For much of the past year (and certainly at the time, more than a year ago, when the so-called experts, central bankers and macrotourists were still yapping about “transitory inflation” and other things they were wrong about and do not understand), we were warning that at some point the Fed will realize that it is simply impossible to contain supply-driven inflation through stubborn rate hikes which instead would lead to a dire alternative – millions in mass layoffs and newly unemployed workers – and will revise its 2% inflation target higher, a move which will send every risk asset, from high-beta trash and meme stonks, to blue-chip icons, to bitcoin and cryptos, limit up.

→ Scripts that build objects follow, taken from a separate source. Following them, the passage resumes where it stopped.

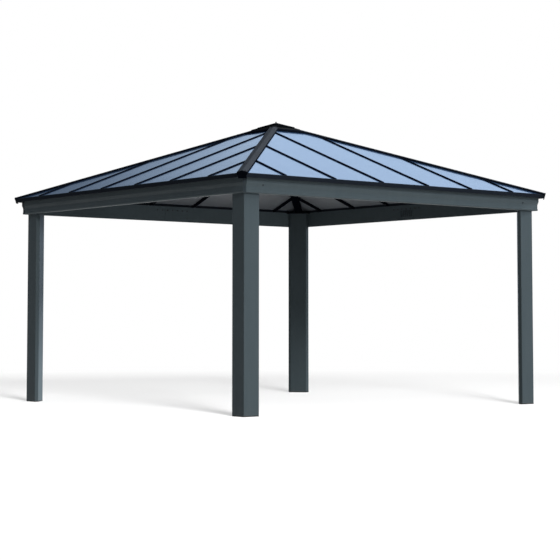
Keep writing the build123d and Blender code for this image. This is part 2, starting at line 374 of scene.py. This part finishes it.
def screw_tree(name, sides, material):
    """A flanged head on every point: a washer, a bevelled head and a socket sunk in its top."""
    tree, inputs, given = new_tree(name, ("Head Radius", "Head Height", "Sunk"))

    def drum(vertices, radius, depth, lift):
        node = tree.nodes.new("GeometryNodeMeshCylinder")
        node.inputs["Vertices"].default_value = vertices
        link(tree, radius, node.inputs["Radius"])
        link(tree, depth, node.inputs["Depth"])
        shift = tree.nodes.new("GeometryNodeTransform")
        offset = tree.nodes.new("ShaderNodeCombineXYZ")
        link(tree, lift, offset.inputs["Z"])
        link(tree, offset.outputs["Vector"], shift.inputs["Translation"])
        link(tree, node.outputs["Mesh"], shift.inputs["Geometry"])
        return shift.outputs["Geometry"], node.outputs["Top"]

    def stepped_top(mesh, selection, share, factor):
        """Pull the chosen faces out by a share of the head's height and make them smaller."""
        pull = tree.nodes.new("GeometryNodeExtrudeMesh")
        pull.inputs["Individual"].default_value = False
        link(tree, mesh, pull.inputs["Mesh"])
        link(tree, selection, pull.inputs["Selection"])
        link(tree, arithmetic(tree, "MULTIPLY", height, share), pull.inputs["Offset Scale"])
        scale = tree.nodes.new("GeometryNodeScaleElements")
        scale.inputs["Scale"].default_value = factor
        link(tree, pull.outputs["Mesh"], scale.inputs["Geometry"])
        link(tree, pull.outputs["Top"], scale.inputs["Selection"])
        return scale.outputs["Geometry"], pull.outputs["Top"]

    radius = given.outputs["Head Radius"]
    height = given.outputs["Head Height"]
    sunk = given.outputs["Sunk"]
    middle = arithmetic(tree, "MULTIPLY", arithmetic(tree, "SUBTRACT", height, sunk), 0.5)
    head, top = drum(sides, radius, arithmetic(tree, "ADD", height, sunk), middle)
    head, top = stepped_top(head, top, BEVEL_RISE, BEVEL_TOP)
    head, top = stepped_top(head, top, 0.0, SOCKET_WIDTH)
    head, top = stepped_top(head, top, -SOCKET_DEPTH, 1.0)
    flange_rise = arithmetic(tree, "MULTIPLY", height, FLANGE_RISE)
    flange_middle = arithmetic(tree, "MULTIPLY", arithmetic(tree, "SUBTRACT", flange_rise, sunk), 0.5)
    flange_radius = arithmetic(tree, "MULTIPLY", radius, FLANGE_WIDTH)
    flange = drum(16, flange_radius, arithmetic(tree, "ADD", flange_rise, sunk), flange_middle)[0]
    joined = tree.nodes.new("GeometryNodeJoinGeometry")
    link(tree, head, joined.inputs["Geometry"])
    link(tree, flange, joined.inputs["Geometry"])
    outward = tree.nodes.new("GeometryNodeInputNamedAttribute")
    outward.data_type = "FLOAT_VECTOR"
    outward.inputs["Name"].default_value = "outward"
    aligned = tree.nodes.new("FunctionNodeAlignRotationToVector")
    aligned.axis = "Z"
    link(tree, outward.outputs["Attribute"], aligned.inputs["Vector"])
    put_on_points(tree, given, joined.outputs["Geometry"], material, aligned.outputs["Rotation"])
    return tree, inputs


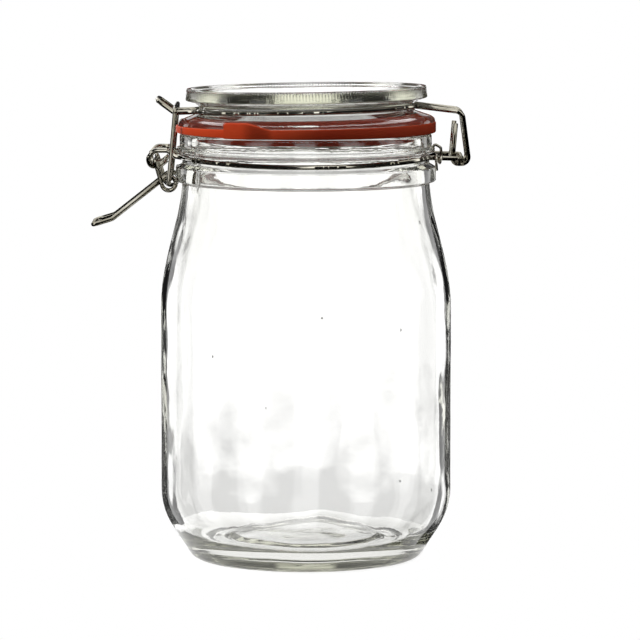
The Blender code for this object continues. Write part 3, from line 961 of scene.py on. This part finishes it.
@dataclass
class WireWork:
    """All the wires of the closure, with the sizes that they share."""

    heavy: float = 0.9
    light: float = 0.8
    ring_steps: int = 72
    ring_bend: float = 2.0
    hinge: tuple[float, float] = (56.4, 147.5)
    hinge_leg_y: float = 12.2
    hinge_bend: float = 1.8
    hook_y: float = 9.7
    hook_inner: tuple[float, float] = (53.1, 145.4)
    hook_outer: tuple[float, float] = (59.3, 145.4)
    finger_tip: tuple[float, float] = (54.4, 160.0)
    hinge_corner: tuple[float, float] = (56.8, 164.2)
    hook_bends: tuple[float, float, float] = (2.1, 2.4, 3.0)
    neck_radius: float = 46.4
    neck_z: float = 147.9
    neck_dip: float = 1.3
    eye_y: float = 11.4
    eye: tuple[Corner, ...] = (
        (-47.2, 148.2, 1.4), (-50.2, 150.4, 1.8), (-54.9, 150.4, 2.6), (-57.4, 147.6, 2.2),
        (-56.4, 144.4, 1.9), (-52.6, 145.1, 1.2), (-50.4, 147.0, 0),
    )
    lid_radius: float = 40.7
    lid_z: float = 165.25
    lid_tilt: float = 0.6
    lid_rise: float = 1.05
    nose_y: float = 10.0
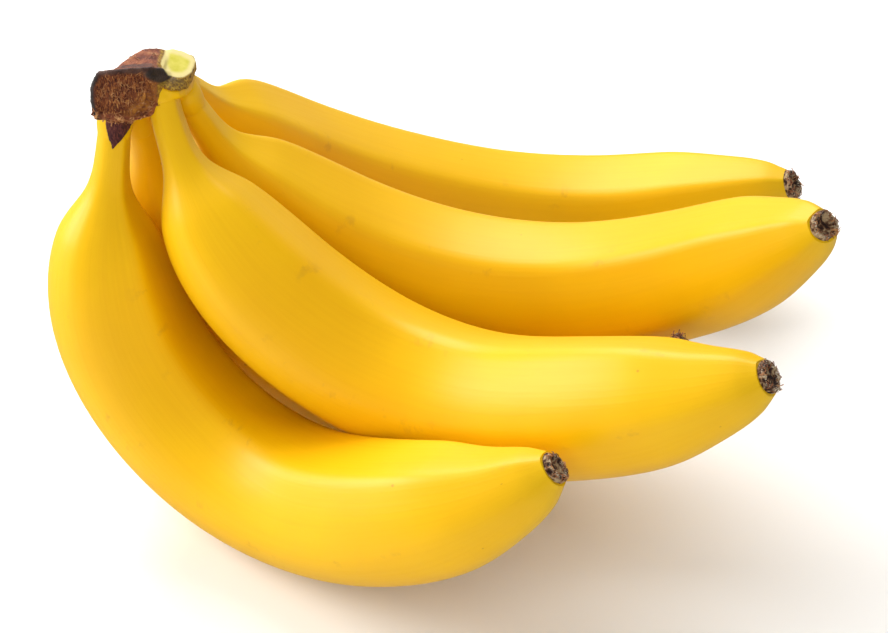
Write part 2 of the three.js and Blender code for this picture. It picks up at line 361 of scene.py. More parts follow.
for label, kind in {"turn": "FLOAT", "share": "FLOAT", "strength": "FLOAT", "station": "FLOAT",
                    "centre": "FLOAT_VECTOR", "inward": "FLOAT_VECTOR",
                    "across": "FLOAT_VECTOR"}.items():
    read[label] = add_node(tree, "GeometryNodeInputNamedAttribute", {"Name": label},
                           data_type=kind).outputs[0]
cosine = calc(tree, "COSINE", read["turn"])
sine = calc(tree, "SINE", read["turn"])
from_ridge = calc(tree, "SUBTRACT", read["turn"], given["Twist"])
wave = calc(tree, "COSINE", calc(tree, "MULTIPLY", from_ridge, RIDGE_COUNT))
peak = calc(tree, "POWER", calc(tree, "MULTIPLY_ADD", wave, 0.5, 0.5), SHARPNESS)
sharper = calc(tree, "MULTIPLY", calc(tree, "SUBTRACT", peak, CREST_MEAN), given["Crest"])
swell = calc(tree, "ADD", calc(tree, "MULTIPLY", wave, given["Ridge"]), sharper)
from_boldest = calc(tree, "COSINE", calc(tree, "SUBTRACT", read["turn"], given["Boldest"]))
bold = calc(tree, "MULTIPLY_ADD", from_boldest, given["Uneven"], BOLD_MEAN)
prominence = calc(tree, "MULTIPLY", read["strength"], bold)
factor = calc(tree, "MULTIPLY_ADD", swell, prominence, 1.0)
radius = calc(tree, "MULTIPLY", calc(tree, "MULTIPLY", given["Girth"], read["share"]), factor)
inside, beside = (
    add_node(tree, "ShaderNodeVectorMath", {
        0: read[direction], "Scale": calc(tree, "MULTIPLY", radius, part)},
        operation="SCALE").outputs[0]
    for direction, part in (("inward", cosine), ("across", sine)))
outward = add_node(tree, "ShaderNodeVectorMath", {0: inside, 1: beside}, operation="SUBTRACT")
spot = add_node(tree, "ShaderNodeVectorMath", {0: read["centre"], 1: outward.outputs[0]},
                operation="ADD")
shaped = add_node(tree, "GeometryNodeSetPosition", {
    "Geometry": tube.outputs[0], "Position": spot.outputs[0]})
flat_place = add_node(tree, "ShaderNodeCombineXYZ", {
    0: calc(tree, "MULTIPLY", given["Girth"], cosine),
    1: calc(tree, "MULTIPLY", given["Girth"], sine),
    2: calc(tree, "MULTIPLY", read["station"], given["Length"])})
with_place = add_node(tree, "GeometryNodeStoreNamedAttribute", {
    "Geometry": shaped.outputs[0], "Name": "skin_place", "Value": flat_place.outputs[0]},
    data_type="FLOAT_VECTOR")
with_crest = add_node(tree, "GeometryNodeStoreNamedAttribute", {
    "Geometry": with_place.outputs[0], "Name": "crest", "Value": peak})
smooth = add_node(tree, "GeometryNodeSetShadeSmooth", {"Geometry": with_crest.outputs[0]})
real = add_node(tree, "GeometryNodeRealizeInstances", {"Geometry": smooth.outputs[0]})
coated = add_node(tree, "GeometryNodeSetMaterial", {
    "Geometry": real.outputs[0], "Material": given["Skin"]})
add_node(tree, "NodeGroupOutput", {0: coated.outputs[0]})
sweep = tree
print("the sweep has", len(sweep.nodes), "nodes")

# %% Grow the five bananas
RINGS = 150
SIDES = 80
RIDGE = 0.022        # height of the ridges, as a share of the radius
CREST = 0.040        # how much sharper than a wave they stand
UNEVEN = 0.85        # how much bolder the ridges of the inner side are
BOLDEST = -45        # where the boldest ones lie, in degrees from the inner side
STRENGTH_AT = [0, 0.12, 0.3, 0.6, 0.85, 1]
STRENGTH = [0.7, 1.2, 1.0, 0.85, 1.1, 0.8]
ENDS_AT = [0, 0.1, 0.22, 0.86, 0.96, 1]
ENDS = [0.5, 0.3, 0.0, 0.0, 0.35, 0.7]


def mesh_volume(mesh):
    mesh.calc_loop_triangles()
    points = np.array([v.co for v in mesh.vertices])
    corners = points[np.array([t.vertices for t in mesh.loop_triangles])]
    return float(np.einsum("ij,ij->i", corners[:, 0],
                           np.cross(corners[:, 1], corners[:, 2])).sum() / 6)


bananas = {}
for name, (_, length, girth, *_, twist) in FINGERS.items():
    t = np.linspace(0, 1, RINGS)
    s = t - 0.5 * np.sin(2 * np.pi * t) / (2 * np.pi)
    rows = [np.stack([np.interp(s * SPINE_STEPS, np.arange(SPINE_STEPS + 1), part[:, k])
                      for k in range(3)], -1) for part in LINES[name]]
    centre = placed(rows[0])
    path = mesh_object(name + "_path", centre, [(i, i + 1) for i in range(RINGS - 1)])
    set_attribute(path.data, "centre", centre, "FLOAT_VECTOR")
    set_attribute(path.data, "inward", rows[2] @ ROLL.T, "FLOAT_VECTOR")
    set_attribute(path.data, "across", rows[3] @ ROLL.T, "FLOAT_VECTOR")
    set_attribute(path.data, "share", through(WIDTH_AT, WIDTH, s))
    set_attribute(path.data, "station", s)
    set_attribute(path.data, "strength", np.interp(s, STRENGTH_AT, STRENGTH))
    set_attribute(path.data, "ends", np.interp(s, ENDS_AT, ENDS))
    piece = grown(path, sweep, {
        "Girth": girth * MM, "Length": length * MM, "Ridge": RIDGE, "Crest": CREST,
        "Twist": math.radians(twist), "Uneven": UNEVEN, "Boldest": math.radians(BOLDEST),
        "Sides": SIDES, "Skin": skin}, name + "_skin")
    bpy.data.objects.remove(path)
    if mesh_volume(piece.data) < 0:
        piece.data.flip_normals()
    bananas[name] = piece
    print(name, len(piece.data.polygons), "faces,", round(mesh_volume(piece.data) * 1e6, 1), "cm3")
for name, piece in bananas.items():
    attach(piece, "root")
    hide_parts(name)

# %% [markdown]
# ## The crown
# The crown is the cushion of stem that the bananas grew from. Its end was torn
# from the next hand and has dried brown, with a rough, fibrous face inside a
# nearly black edge of skin. A knife left a small fresh cut behind it. Below, its
# yellow skin runs down into the necks. Such a lump has no simple rule, so hulls
# of a few points are laid over each other, fused by a voxel remesh, and then the
# points are moved by noise. Its own directions are right, up along the rough
# face, and out of that face.

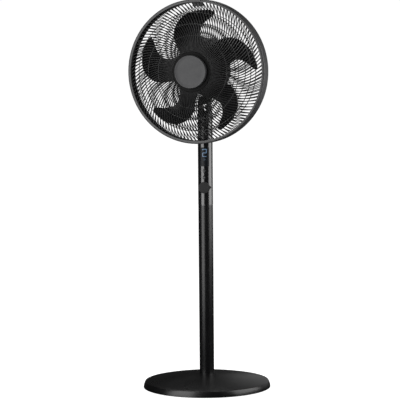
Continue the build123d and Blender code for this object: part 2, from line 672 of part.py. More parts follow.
def cover_screws():
    u = REAR_COVER_U[1] - 20
    screw = Pos(0, 0, u) * Rot(180, 0, 0) * pan_screw(2.9, 1.8, 1.4, -u + FRONT_COVER_U[0] + 18)
    return [Pos(x, y, 0) * screw for x, y in COVER_HOLES]


def carry_handle():
    """Arched grip over the housing, running front to back."""
    outer = FilletPolyline((-7, 50), (-7, 97), (-20, 105.5), (-62, 105.5), (-85, 86), (-85, 50), radius=5.0)
    outer = make_face(outer.edges() + Line((-85, 50), (-7, 50)).edges())
    gap = FilletPolyline((-21, 52), (-21, 88), (-26, 92.5), (-60, 92.5), (-73, 81), (-73, 52), radius=3.0)
    gap = make_face(gap.edges() + Line((-73, 52), (-21, 52)).edges())
    grip = extrude(outer - gap, 44.0)
    grip = fillet(grip.edges().group_by(Axis.Z)[-1].sort_by(Axis.Y)[-5:], 3.0)
    grip = fillet(grip.edges().group_by(Axis.Z)[0].sort_by(Axis.Y)[-5:], 3.0)
    grip = Pos(22, 0, 0) * Rot(0, -90, 0) * grip
    return grip - disc(COVER_R + 0.1, -120, 20)


def bell(front):
    """One motor end bell, drawn for the front end: cup, bearing nose and four bolt ears."""
    face = STATOR_U[1] + 17.5
    nose = 8.0 if front else face + 7.0
    part = disc(BELL_R, STATOR_U[1] - 4.0, face)
    part = fillet(part.edges().group_by(Axis.Z)[-1], 3.0)
    part -= disc(STATOR_R[1] + SEAT, STATOR_U[1] - 5.0, STATOR_U[1])
    part -= disc(STATOR_R[1] - 0.5, STATOR_U[1] - 1.0, face - BELL_WALL)
    part += disc(13.8, face - 9.0, nose)
    for one in around(disc(4.0, STATOR_U[1] - 4.0, STATOR_U[1], BELL_BOLT_R), 4, 45):
        part += one - disc(BELL_R - 1, -100, 20)
    for one in around(disc(2.0, STATOR_U[1] - 6.0, STATOR_U[1] + 2, BELL_BOLT_R), 4, 45):
        part -= one
    part -= disc(SHAFT_R + 1.2, -100, 20)
    part -= disc(BEARING_R, nose - BEARING_W, nose + 1)
    window = disc(6.5, face - BELL_WALL - 2, face + 2, 30)
    for one in around(window, 6, 15):
        part -= one
    return part


def mirror_motor(shape):
    """The same piece at the motor's rear end."""
    mid = (STATOR_U[0] + STATOR_U[1]) / 2
    return Pos(0, 0, 2 * mid) * Rot(180, 0, 0) * shape


def bearing(u):
    part = tube(BEARING_R, SHAFT_R + RUN, u, u + BEARING_W)
    groove = turned([(7.6, u - 1), (6.0, u - 1), (6.0, u + 0.8), (7.6, u + 0.8)])
    return part - groove - Pos(0, 0, BEARING_W + 0.2) * groove


def stator_core():
    part = tube(STATOR_R[1], STATOR_R[0], STATOR_U[0] + 0.05, STATOR_U[1] - 0.05)
    slot = disc(4.0, STATOR_U[0] - 1, STATOR_U[1] + 1, 35.5) + block(25, 34, -1.0, 1.0, STATOR_U[0] - 1, STATOR_U[1] + 1)
    for one in around(slot, 12, 0):
        part -= one
    return part


def winding_ring(u0, u1):
    ring = tube(42.5, 29.5, u0, u1)
    return fillet(ring.edges().filter_by(GeomType.CIRCLE), 3.0)


def stator_windings():
    return [winding_ring(STATOR_U[1], STATOR_U[1] + 9.5), winding_ring(STATOR_U[0] - 9.5, STATOR_U[0])]


def rotor_core():
    part = tube(STATOR_R[0] - 0.5, SHAFT_R, *STATOR_U)
    for one in around(disc(2.6, STATOR_U[0] - 1, STATOR_U[1] + 1, 15.0), 8):
        part -= one
    return part


def rotor_shaft():
    part = disc(SHAFT_R, *SHAFT_U)
    part = chamfer(part.edges().group_by(Axis.Z)[-1], 0.8)
    return part - rod_x(1.5, -10, 10, 0, PIN_U)


def bell_bolts():
    u = STATOR_U[0]
    screw = Pos(BELL_BOLT_R, 0, u) * Rot(180, 0, 0) * pan_screw(3.4, 2.2, 1.5, STATOR_U[1] - u + 14)
    return around(screw, 4, 45)


def motor_capacitor():
    part = block(-19, 19, 19, 45, -84.5, -72.5)
    return fillet(part.edges().filter_by(Axis.X), 2.0)


# ---------------------------------------------------------------- head: guards
def sweep_angle(r, r0):
    """How far round a guard wire has leaned by the time it reaches a radius."""
    lean = tan(radians(SWEEP_RIM)) / (BAND_IN - r0)
    return lean * ((r - r0) - r0 * log(r / r0))


def front_profile():
    """Bend points of a front wire, as (radius, distance forward), from the hub plate to the band."""
    r0 = HUB_R + 1.2
    return [(r0 + share * (WIRE_END - r0), u) for share, u in FRONT_SHARES]


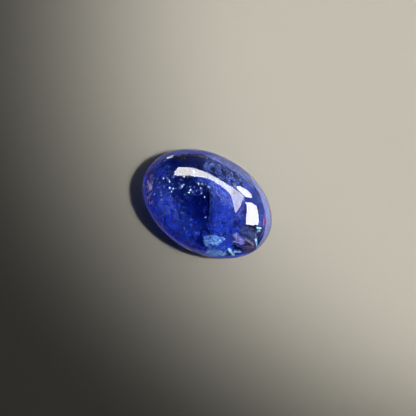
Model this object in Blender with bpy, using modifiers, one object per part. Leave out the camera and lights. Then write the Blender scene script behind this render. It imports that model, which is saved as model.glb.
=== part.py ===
"""Oval tanzanite cabochon, one polished stone.

Metres, +Z up. The origin is the centre of the small flat that the stone rests on,
+X runs along the long axis and +Y across it.
"""

from math import cos, pi, radians, sin

import bpy

# Driving dimensions of the stone
LENGTH = 0.0140
WIDTH = 0.0100
BACK_HEIGHT = 0.0012
GIRDLE_HEIGHT = 0.0003
DOME_HEIGHT = 0.0035
# The flat on the back, as a share of the girdle's outline
FLAT_SHARE = 0.50
# The low curve of the back, from the rim of the flat to the girdle's lower edge
BACK_START = radians(15)
BACK_END = radians(62)

# How finely the curves are cut into flat facets
SEGMENTS = 72
DOME_RINGS = 14
BACK_RINGS = 6
# Under 1 this opens the dome's upper rings, so that all facets are about as large
RING_SPREAD = 0.75
MERGE_DISTANCE = 1e-6

# Polished deep violet-blue, as the photo shows it away from the highlights
STONE_COLOUR = (0.035, 0.055, 0.36, 1.0)
STONE_ROUGHNESS = 0.03
STONE_IOR = 1.69
STONE_TRANSMISSION = 0.6


def clear_scene():
    """Removes whatever the scene holds."""
    for obj in list(bpy.data.objects):
        bpy.data.objects.remove(obj, do_unlink=True)


def make_collection(name):
    """Adds a collection to the scene."""
    collection = bpy.data.collections.new(name)
    bpy.context.scene.collection.children.link(collection)
    return collection


def stone_material():
    """Glossy, see-through violet-blue."""
    material = bpy.data.materials.new("tanzanite")
    material.use_nodes = True
    shader = material.node_tree.nodes["Principled BSDF"]
    shader.inputs["Base Color"].default_value = STONE_COLOUR
    shader.inputs["Roughness"].default_value = STONE_ROUGHNESS
    shader.inputs["Metallic"].default_value = 0.0
    shader.inputs["IOR"].default_value = STONE_IOR
    shader.inputs["Transmission Weight"].default_value = STONE_TRANSMISSION
    return material


def dome_points():
    """A quarter ellipse, from the top of the dome down to the girdle's upper edge."""
    upper_edge = BACK_HEIGHT + GIRDLE_HEIGHT
    points = []
    for ring in range(DOME_RINGS + 1):
        turn = (ring / DOME_RINGS) ** RING_SPREAD * pi / 2
        points.append((LENGTH / 2 * sin(turn), upper_edge + DOME_HEIGHT * cos(turn)))
    return points


def back_points():
    """The back's low curve, from the girdle's lower edge in to the rim of the flat."""
    flat_radius = FLAT_SHARE * LENGTH / 2
    reach = (LENGTH / 2 - flat_radius) / (sin(BACK_END) - sin(BACK_START))
    rise = BACK_HEIGHT / (cos(BACK_START) - cos(BACK_END))
    points = []
    for ring in range(BACK_RINGS + 1):
        turn = BACK_END + (BACK_START - BACK_END) * ring / BACK_RINGS
        radius = flat_radius + reach * (sin(turn) - sin(BACK_START))
        points.append((radius, rise * (cos(BACK_START) - cos(turn))))
    return points


def profile_points():
    """The stone's whole outline in its long section, from the dome's top to the base's centre."""
    return dome_points() + back_points() + [(0.0, 0.0)]


def make_stone(collection):
    """Turns the profile about Z, narrows it across the width, and smooths the shading."""
    points = profile_points()
    edges = [(start, start + 1) for start in range(len(points) - 1)]
    mesh = bpy.data.meshes.new("tanzanite_cabochon")
    mesh.from_pydata([(radius, 0.0, height) for radius, height in points], edges, [])
    stone = bpy.data.objects.new("tanzanite_cabochon", mesh)
    collection.objects.link(stone)

    screw = stone.modifiers.new("turn", "SCREW")
    screw.axis = "Z"
    screw.angle = 2 * pi
    screw.steps = SEGMENTS
    screw.render_steps = SEGMENTS
    screw.use_merge_vertices = True
    screw.merge_threshold = MERGE_DISTANCE
    screw.use_smooth_shade = True

    stone.scale = (1.0, WIDTH / LENGTH, 1.0)
    mesh.materials.append(stone_material())
    return stone


def main():
    clear_scene()
    make_stone(make_collection("oval_tanzanite_cabochon"))


main()
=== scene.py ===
"""Oval tanzanite cabochon: its polished surface, its colour, and what lies inside it.

Metres, +Z up. The stone rests on its small flat at z = 0, with +X along the oval.
"""

import logging
from collections.abc import Iterable
from dataclasses import dataclass, field
from enum import Enum
from math import cos, pi, radians, sin, tan

import bpy
from mathutils import Matrix, Vector


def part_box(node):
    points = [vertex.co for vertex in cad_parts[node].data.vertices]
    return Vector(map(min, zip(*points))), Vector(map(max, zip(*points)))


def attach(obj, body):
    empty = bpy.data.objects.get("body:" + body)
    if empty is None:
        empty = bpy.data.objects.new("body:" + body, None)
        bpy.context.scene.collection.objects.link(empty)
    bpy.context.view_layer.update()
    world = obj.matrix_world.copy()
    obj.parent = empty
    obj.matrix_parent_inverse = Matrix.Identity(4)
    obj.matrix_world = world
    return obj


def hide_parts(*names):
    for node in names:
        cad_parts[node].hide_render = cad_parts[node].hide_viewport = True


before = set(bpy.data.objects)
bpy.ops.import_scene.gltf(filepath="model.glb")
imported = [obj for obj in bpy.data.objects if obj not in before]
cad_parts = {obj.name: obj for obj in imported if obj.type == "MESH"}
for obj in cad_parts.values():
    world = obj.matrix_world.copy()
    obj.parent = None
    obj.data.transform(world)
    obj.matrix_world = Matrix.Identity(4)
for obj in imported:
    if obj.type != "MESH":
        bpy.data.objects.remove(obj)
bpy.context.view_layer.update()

STONE_NODE = "tanzanite_cabochon"
BODY = "root"
MM = 0.001
CURVE_STEPS = 48

log = logging.getLogger("cabochon")

Triple = tuple[float, float, float]
Spot = tuple[float, float]
Path = tuple[Spot, Spot, Spot, Spot]


def placed(name: str, data: bpy.types.ID) -> bpy.types.Object:
    """Adds an object to the scene.

    Args:
        name: the object's name.
        data: its mesh, lamp or camera.

    Returns:
        The object, at the origin.
    """
    thing = bpy.data.objects.new(name, data)
    bpy.context.scene.collection.objects.link(thing)
    return thing


def picked(sockets: Iterable[bpy.types.NodeSocket], key: str | int) -> bpy.types.NodeSocket:
    """Finds a socket among those in use.

    Args:
        sockets: a node's inputs or outputs.
        key: the socket's name, or its place among those in use.

    Returns:
        The socket.
    """
    shown = [socket for socket in sockets if socket.enabled]
    return shown[key] if isinstance(key, int) else next(socket for socket in shown if socket.name == key)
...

To remind readers of this coming phase shift, we most recently warned in June that “at some point Fed will concede it has no control over supply. That’s when we will start getting leaks of raising the inflation target“…
At some point Fed will concede it has no control over supply. That’s when we will start getting leaks of raising the inflation target
— zerohedge (@zerohedge) June 21, 2022
Well, it turns out that we were right, and not just about the coming mass layoffs…
Layoffs This Month (% of Workers):
1. Twitter: 50%
2. Cameo: 25%
3. Robinhood: 23%
4. Intel: 20%
5. Snapchat: 20%
6. Coinbase: 18%
7. Opendoor: 18%
8. Stripe: 14%
9. Lyft: 13%
10. Shopify: 10%
11. Meta: “Thousands”
12. Apple: Hiring Freeze
13. Amazon: Hiring Freeze
— The Kobeissi Letter (@KobeissiLetter) November 8, 2022
… but also about the inflation target leaks. But first, lets back up a bit.
A little over one year after nobody expected the Fed would be hiking rates like a drunken sailor until some time in late 2023 or 2024, it has now become fashionable to not only predict that the Fed will keep hiking rates at every FOMC meeting and at the fastest pace since the near-hyperinflation of the 1980s, but that the central bank will somehow manage to avoid a hard landing (i.e., the hiking cycle won’t end in a recession or depression), even though every single Fed tightening cycle since 1913 has ended in disaster.
An example of this was the statement by former Fed vice chair (and PIMCO’s “twice-revolving door”) Rich Clarida, who told CNBC that “failure is not an option for Jay Powell,” adding that “I think they’re going to 4% hell or high water. Until inflation comes down a lot, the Fed is really a single mandate central bank.”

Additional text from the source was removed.